SpaceX Strikes $60 Billion Deal for the Right to Buy AI Coding Startup Cursor Weeks Before Its IPO

Hours before SpaceX announced the deal, Cursor was on the verge of closing a $2 billion funding round at a $50 billion valuation. SpaceX preempted it with a $60 billion acquisition option — and a $10 billion breakup fee if it walks away. The deal is inseparable from SpaceX's plan to go public in what could be the largest IPO in history.

Jayanth Kumar

The announcement landed on April 21, 2026, and it immediately scrambled every assumption about what Cursor's near future looked like.

Hours earlier, Cursor the AI-assisted coding platform built by the team at Anysphere had been finalising a $2 billion private funding round that would have valued the company at $50 billion. That round evaporated when SpaceX announced it had secured the option to acquire Cursor for $60 billion later in the year. If SpaceX doesn't exercise that option by year-end, it will owe Cursor a $10 billion breakup fee for their joint AI development work in the interim. That is not a rounding error. It is a commitment that makes walking away financially painful regardless of outcome.

To understand why SpaceX made this move, you need to understand what it's heading toward. SpaceX filed its IPO prospectus on May 20, 2026, targeting a Nasdaq listing under the ticker SPCX on June 12 aiming for a valuation between $1.75 trillion and $1.8 trillion, which would make it the largest stock market debut in corporate history. At that scale, every strategic signal matters. SpaceX merged with Elon Musk's xAI in February 2026 a deal Musk valued at $1.25 trillion combining SpaceX's Colossus supercomputer infrastructure with xAI's Grok large language models. Adding Cursor would complete a three-part AI infrastructure strategy: compute, models, and the developer tooling layer that sits on top of both.

Cursor's fundamentals make the price defensible, at least on paper. The company had annualised recurring revenue of $3 billion as of late April 2026, and projects that could surpass $6 billion by year-end a near-doubling within ten months. Its tools are used by more than half of the Fortune 500. Nvidia CEO Jensen Huang has publicly named it as his favourite enterprise AI service. Google and Nvidia are both investors and partners. More than half of all code on GitHub is now AI-generated or AI-assisted, and Cursor has become the default environment for a substantial share of that activity.

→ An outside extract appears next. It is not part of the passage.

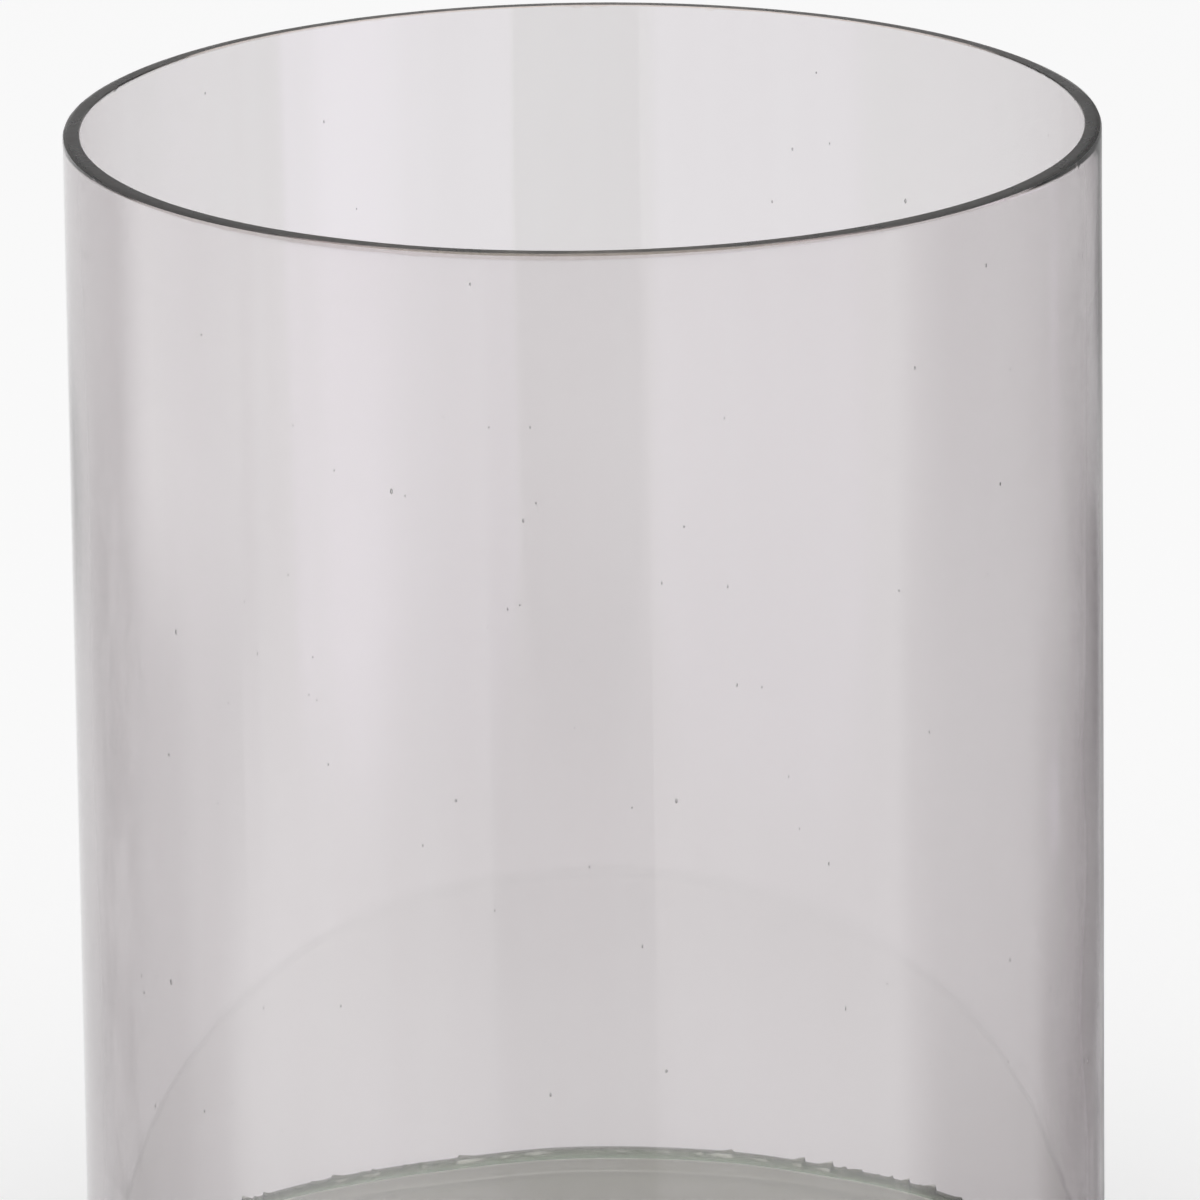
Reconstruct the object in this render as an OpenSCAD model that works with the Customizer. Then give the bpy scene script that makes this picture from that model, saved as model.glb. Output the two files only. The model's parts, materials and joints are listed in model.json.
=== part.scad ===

For SpaceX, the acquisition logic is more than financial. The company runs some of the world's most complex engineering operations. Its software teams write mission-critical code daily, and Cursor's ability to understand and navigate entire codebases not just isolated lines is the kind of tool that compounds in value at exactly that level of complexity. Owning the platform rather than licensing it provides both operational advantage and, ahead of a historic public offering, a clean narrative about where SpaceX is going beyond rockets and satellites.

For Cursor, the deal deferred what would have been one of the largest private funding rounds of 2026, replacing it with a path toward acquisition by one of the most anticipated public companies in market history. Whether that is better depends entirely on whether SpaceX follows through.